Brilliana’s family had long been known to the King and had served both him and his father James with distinction for many years. Her father had even been on first name terms with the King when he had been a young man. She decided to appeal directly to His Majesty. In a carefully worded letter, she wrote: 
 
By the petition of your humble servant, Dame Brilliana Harley, I hereby vouch that I did never offend Your Majesty, or ever take up arms against Your Majesty, or any of Your Majesty’s subjects, nor have I performed any act of rebellion. I thereby humbly request the return of my home. 
 
The reply was brought to her by her husband’s cousin Sir John Scudamore who had been a guest at her wedding twenty years earlier. Even so, she did not trust him enough to open the gates of the Castle fearing that the Royalists would seize the opportunity to force a way in, so instead he was hauled over the ramparts in a basket. Once pleasantries had been exchanged and the formalities were over and Sir John had taken the opportunity to admonish her for her presumption, recalcitrance, and disloyalty, she opened the Kings letter with great trepidation and as it turned out with good reason.

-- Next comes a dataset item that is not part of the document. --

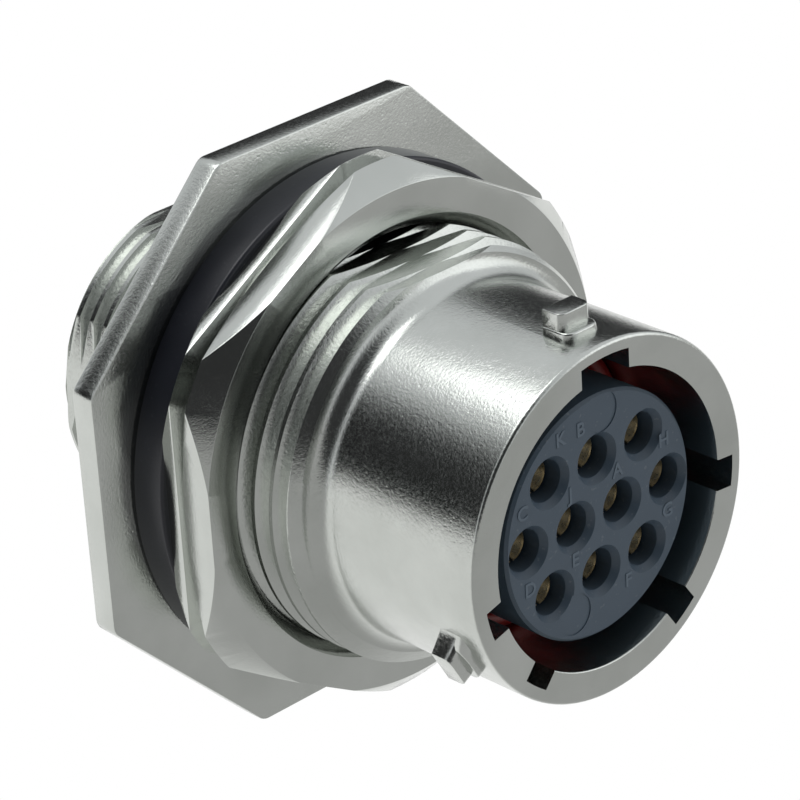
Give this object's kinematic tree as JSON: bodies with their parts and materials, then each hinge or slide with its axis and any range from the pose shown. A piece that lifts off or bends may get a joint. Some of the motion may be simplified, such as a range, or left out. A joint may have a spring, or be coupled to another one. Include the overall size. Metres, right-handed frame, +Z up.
{
  "type": "bayonet coupling panel connector receptacle",
  "caption": "Jam-nut panel receptacle of a bayonet-coupling circular electrical connector, with a flanged metal shell, keyed mating end, panel seal and socket contacts.",
  "frame": {"origin": "on the connector's axis, in the plane of the flange's front face, where the flange seats behind the panel", "axes": "-Y along the connector's axis out of the mating end; +Y out of the wire end; +Z up through the wide master keyway and the upper bayonet lug; +X to the right as seen by the mating plug"},
  "size_m": [0.0318, 0.0315, 0.0318],
  "materials": {
    "shell": "satin nickel plate on a die casting",
    "nut": "bright nickel plate",
    "panel_seal": "semi-gloss moulded silicone",
    "nose_seal": "semi-gloss red silicone",
    "insert": "satin moulded",
    "rear_insert": "matt moulded",
    "grommet": "matt",
    "ring": "bright spring steel",
    "contact": "gold plate on copper alloy",
    "clip": "stamped beryllium copper"
  },
  "bodies": {
    "receptacle": {"shell": "shell", "panel_seal": "panel_seal", "nose_seal": "nose_seal", "front_insert": "insert", "clip_disc": "rear_insert", "rear_insert": "rear_insert", "retaining_ring": "ring", "wire_grommet": "grommet", "socket_a": "contact", "socket_b": "contact", "socket_c": "contact", "socket_d": "contact", "socket_e": "contact", "socket_f": "contact", "socket_g": "contact", "socket_h": "contact", "socket_j": "contact", "socket_k": "contact", "clip_a": "clip", "clip_b": "clip", "clip_c": "clip", "clip_d": "clip", "clip_e": "clip", "clip_f": "clip", "clip_g": "clip", "clip_h": "clip", "clip_j": "clip", "clip_k": "clip"},
    "nut": {"jam_nut": "nut"}
  },
  "joints": [
    {"name": "nut_travel", "type": "slide", "parent": "receptacle", "child": "nut", "axis": [0, -1, 0], "range_m": [0, 0.0061]}
  ]
}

His response was unequivocal: 
 
We understand the Brampton Bryan Castle in our county of Hereford hath been and is made a receptacle and place of retreat to the rebels now in arms against us, and that great terror have been made against our good subjects and firing of houses and many other outrages. For these reasons we demand that the Castle be surrendered to us. 
 
Brilliana was downcast, the siege would go on, but she did not just remain passive behind the walls of Brampton Bryan but despatched parties to forage for supplies and when the Royalists took advantage of a temporary truce to ransack the local Church and steal its bells she responded by sending her men out in force to attack the local town of Knighton. 
 
Not long after news was received that the Earl of Essex had captured Gloucester and after seven weeks of bombardment and fierce, if sporadic, fighting on 9 September 1643, the Royalist Militia besieging Brampton Bryan were withdrawn. It was a triumph for Brilliana but it was to be short-lived one. The stress of the siege had taken its toll and in early October she fell ill. She wrote to Ned: 
 
I have taken a very great cold which has made me very ill these two or three days, but I hope that the Lord will be merciful to me, in giving me health, for it is an ill time to be sick. My dear Ned I pray God bless you and give me the comfort of seeing you again. 
 
But it wasn’t to be, On 29 October, just four days after taking to her bed she died probably aged 45, probably of pneumonia. 
 
The West of England was such a Royalist stronghold that lifting the siege of Brampton Bryan was only ever going to be temporary and by the spring of 1644 it was once again under attack. Its defence had fallen to Brilliana’s doctor, Nathaniel Wright but without her presence there was little will to fight and after just two weeks they surrendered. 
 
In truth, few defenders remained with most seeking refuge in nearby Hopton Castle. 
 
Those captured at Brampton Bryan by the Royalist Army were relatively well treated among them Brilliana’s three young children who were taken into custody; but the local Militia would have their revenge on those they believed had made fools of them. 
 
After the fall of Hopton Castle the prisoners, both men and women, who were identified as having been at Brampton Bryan had their arms painfully bound before being led into the courtyard and having their throats slit. For one young maidservant who had been forced to witness the scene and then released to spread word of the fate that awaited the King's opponents it was all too much, and she broke down, never to recover her sanity.